Late on Friday (January 25, 2013), Google filed with the Federal Circuit a "motion to dismiss for lack of jurisdiction", which includes a request that the Apple-Google cross-appeal be transferred to the Seventh Circuit. Google already announced its intent to bring such a motion when it gave notice (in Wisconsin) of its appeal of the parts of Judge Barbara Crabb's FRAND ruling that are unfavorable to it, particularly certain contract-related summary judgment decisions in Apple's favor and the fact that Apple's claims were dismissed only without prejudice (contrary to Judge Crabb's original intention). Yesterday the Federal Circuit consolidated the two appeals into a single cross-appeal, and a few hours later Google's Motorola brought this motion.

Venue fights occur all the time, though they are much more common in district court (East Texas or Northern California? Delaware or Massachusetts?) than on appeal, where in most cases there is clarity as to the competent circuit. In a run-of-the-mill patent infringement case there would be no debate over the Federal Circuit's competency (regardless of geography), and in most contract cases the appeals court would simply be the one to whose circuit the district court belongs. There was no debate over the competency of the Ninth Circuit in the FRAND contract dispute between Microsoft and Motorola after the latter appealed an anti-enforcement injunction won by Microsoft (which the Ninth Circuit upheld). But there's an important difference between the Microsoft and Apple FRAND cases: Microsoft brought its FRAND contract action in November 2010 pre-emptively (before Motorola's assertions), while Apple raised FRAND contract and (unlike Microsoft) antitrust issues in the form of counterclaims to Motorola's earlier-filed ITC complaint. Counterclaims brought in an ITC investigation must be immediately severed and transferred to a district court, and Apple elected the Western District of Wisconsin.

Google's motion cites the relevant paragraph that establishes the Federal Circuit's US-wide jurisdiction over patent cases, 28 U.S.C. 1295(a)(1):

"The United States Court of Appeals for the Federal Circuit shall have exclusive jurisdiction—(1) of an appeal from a final decision of a district court of the United States…in any civil action arising under, or in any civil action in which a party has asserted a compulsory counterclaim arising under, any Act of Congress relating to patents or [...]" (emphasis mine)

Google argues that Apple's Wisconsin case was based on contract and antitrust law, not patent law. Oddly, the word "counterclaim", which I highlighted in the above quote, appears only this once in Google's motion. But the Wisconsin case constitutes the removal of counterclaims from an ITC investigation, and no one would ever doubt that an ITC decision must be appealed to the Federal Circuit. It's also my understanding that at least some (if not all) of Apple's claims are compulsory counterclaims to Motorola's infringement claims involving standard-essential patents. But I'm more of a business and tech guy and just watching what Apple and Google's experts on civil procedures are saying. Still I am of the opinion that Google's argument for a transfer misses the point unless and until Google explains why the Federal Circuit should not have jurisdiction over (compulsory) counterclaims to an ITC complaint.
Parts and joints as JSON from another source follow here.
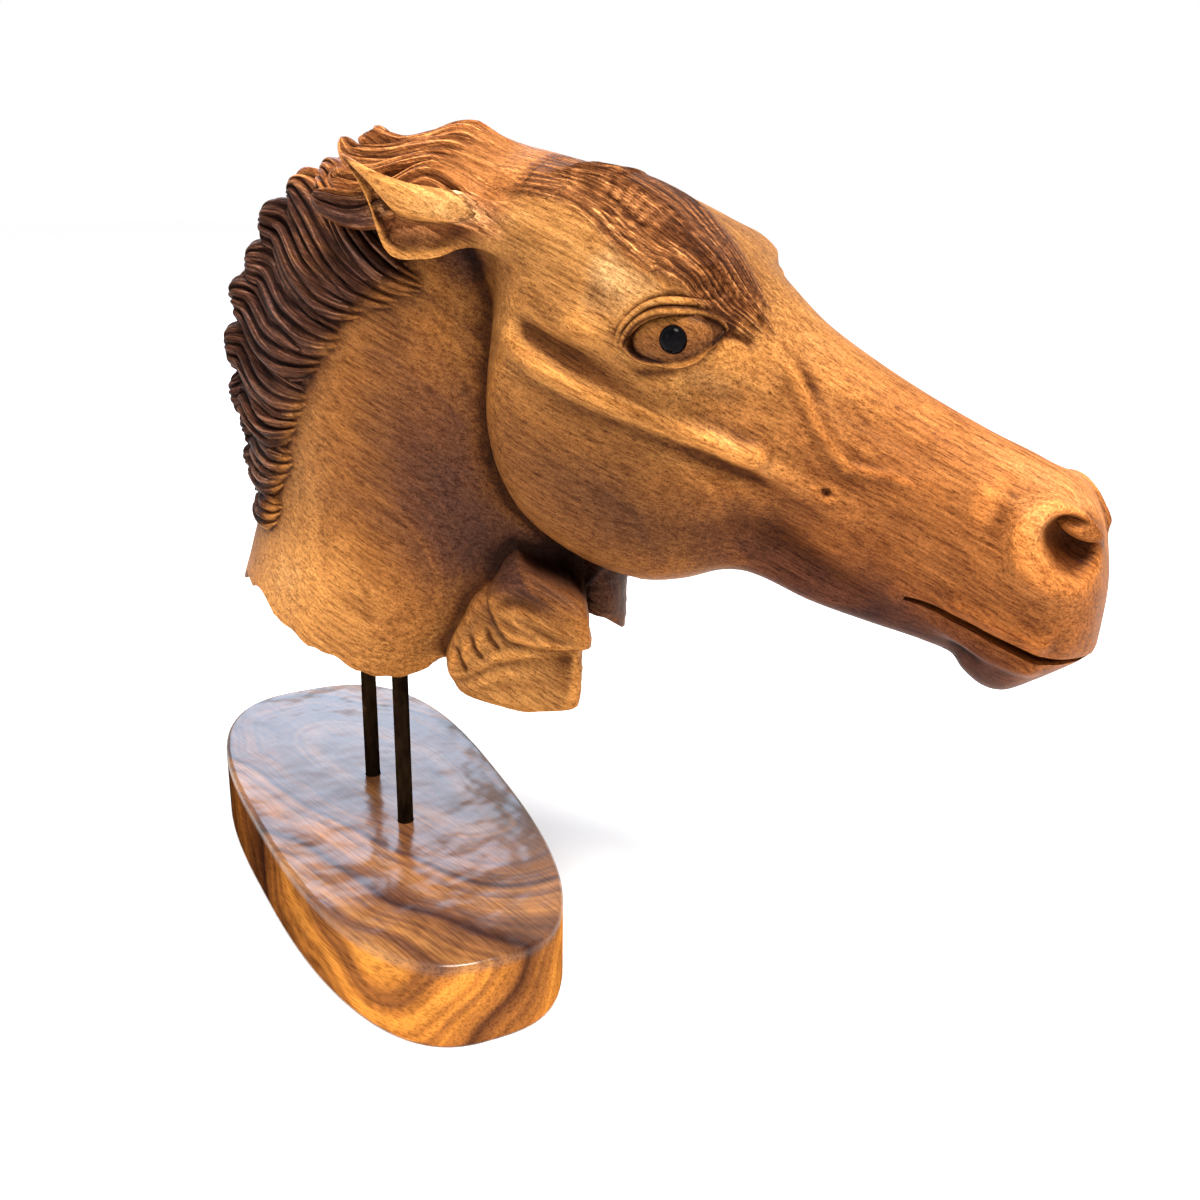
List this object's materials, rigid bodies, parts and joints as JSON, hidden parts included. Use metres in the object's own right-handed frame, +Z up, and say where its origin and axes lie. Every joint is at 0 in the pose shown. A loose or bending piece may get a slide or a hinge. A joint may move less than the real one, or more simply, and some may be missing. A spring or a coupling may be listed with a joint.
{
  "type": "wooden horse head sculpture",
  "caption": "Carved wooden horse head and neck with swept-back mane and ears, held on steel rods above an oval wooden base.",
  "frame": {"origin": "centre of the base's underside", "axes": "+Z up, +X the way the horse faces, +Y the horse's left"},
  "size_m": [0.4857, 0.2421, 0.3818],
  "materials": {
    "carved_wood": "oiled and softly polished carved hardwood",
    "base_wood": "glossy varnished hardwood with dark growth rings",
    "rod_steel": "dark brown oxidised steel bar",
    "eye_black": "polished black bead"
  },
  "bodies": {
    "root": {"horse_head": "carved_wood", "base": "base_wood", "rear_rod": "rod_steel", "front_rod": "rod_steel", "right_eye_bead": "eye_black", "left_eye_bead": "eye_black"}
  },
  "joints": []
}
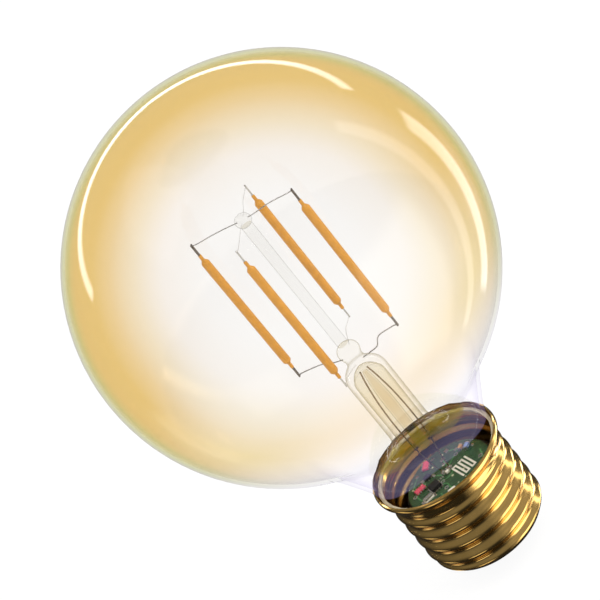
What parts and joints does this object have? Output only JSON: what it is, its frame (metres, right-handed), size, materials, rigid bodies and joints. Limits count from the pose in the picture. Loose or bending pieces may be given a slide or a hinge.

As always, the question is what the moving party hopes to gain. There are three possible motives here:

  • Google might hope that a Seventh Circuit decision would likely be more favorable than a Federal Circuit decision.

  • Additionally or alternatively, Google might prefer the Seventh Circuit because if it loses there, the impact of its defeat will be more limited. A Federal Circuit decision would affect all patent infringement cases U.S.-wide in which such claims might be brought as counterclaims, and all ITC investigations. A Seventh Circuit decision would become the law within that circuit and would have significant persuasive value outside it, but it wouldn't have the U.S.-wide direct impact of a Federal Circuit opinion.

  • Another potential consideration is that the Federal Circuit is already hearing the parties' cross-appeal of Judge Posner's ruling. It's possible that the Federal Circuit would consolidate both Apple-Motorola FRAND cases. For whatever reason Google might not want that to happen.

As for the first item, I don't see an obvious reason for which the Seventh Circuit would be more likely to rule in Google's favor than the generally patentee-friendly Federal Circuit. It's Motorola's home circuit, but I doubt that such high-level judges are influenced by that fact in any way (and now it's just a subsidiary of a Silicon Valley company). Judge Crabb is likely a well-respected judge within that circuit, but if she erred, they'll overrule here.

The most interesting question here is whether Judge Posner would become involved with this appeal. He obviously can't hear an appeal of his own district court decision, but that one has been appealed to the Federal Circuit anyway. Technically, the Wisconsin case is a separate case, though there is an overlap with respect to the FRAND issues. At some point, the case that Judge Posner adjudicated in the Northern District of Illinois was also pending in Wisconsin -- until Judge Crabb gladly passed it on to Judge Posner, who had volunteered to handle it.

Assuming for the sake of the argument that Google's motion succeeds and that Judge Posner forms part of the panel ultimately hearing this case, what would this mean for the likely outcome? It's hard to tell. On the one hand, Judge Posner is definitely as FRAND-friendly as it gets, and Google has been quite negative on the FRAND part of his ruling. On the other hand, he's also a judge who wants private parties to respect the courts and the judicial process, and if Apple had taken its famous "$1 max." position in front of him, I don't think he would have accepted it.

Google's motion mentions that Apple will oppose it, and I'm quite sure Apple's argument will stress the fact that the Wisconsin case is just the result of a mandatory removal of counterclaims from the ITC. The resolution of key FRAND issues by U.S. appeals courts is a very important matter. The industry needs legal certainty, and it needs more of it than the FTC appears to be willing to provide through its settlement with Google.